Security and sandboxing

Treat every external or classic door as untrusted until you have reviewed the executable, paths, runtime user, persistence needs, and network behavior. Foglet narrows the handoff; it does not make arbitrary programs safe.

What Foglet narrows

  • Manifests must validate before listing or launch.
  • External commands and working directories must be absolute paths.
  • Door processes receive a clean environment, not the Foglet service environment.
  • Sensitive environment names are rejected from manifest env and audit allowlists.
  • Temporary context and dropfile files are runner-owned and cleaned up.
  • Timeout, idle-timeout, disconnect, crash, and process cleanup are owned by the runner.

Restricted-user sandbox

The sandbox mode restricted_user_process_group asks the helper to run the child as a configured OS user/group and clean up the child process group. It fails closed when the helper is missing or cannot switch user.

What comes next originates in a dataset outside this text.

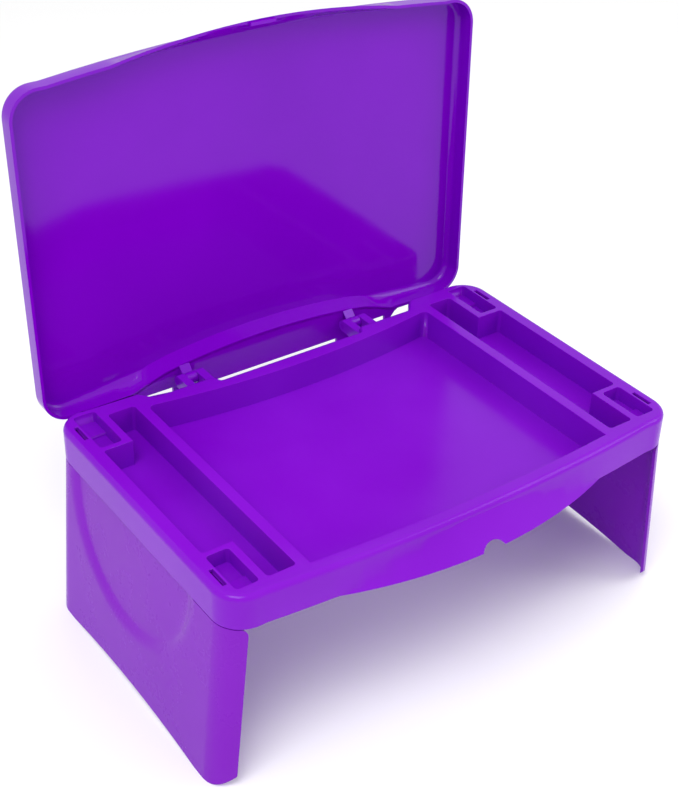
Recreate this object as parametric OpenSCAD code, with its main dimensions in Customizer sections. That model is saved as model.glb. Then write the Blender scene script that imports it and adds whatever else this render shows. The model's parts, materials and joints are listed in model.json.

This is useful defense-in-depth, not full containment. It does not provide filesystem mount isolation, network policy, seccomp, namespaces, containers, microVMs, or resource quotas.

Container/Fly caveat

The current Docker/Fly path runs the release image as nobody. That container baseline cannot switch to a second restricted door user without an approved runtime/deployment change. Do not promise arbitrary third-party code support on that path.

Operator checklist

  • Put door executables outside writable upload areas.
  • Use a dedicated OS user for sandboxed doors where your host permits it.
  • Give the door only the working directory it needs.
  • Keep secrets out of manifests and wrapper scripts.
  • Test timeout, crash, and disconnect cleanup before advertising a door.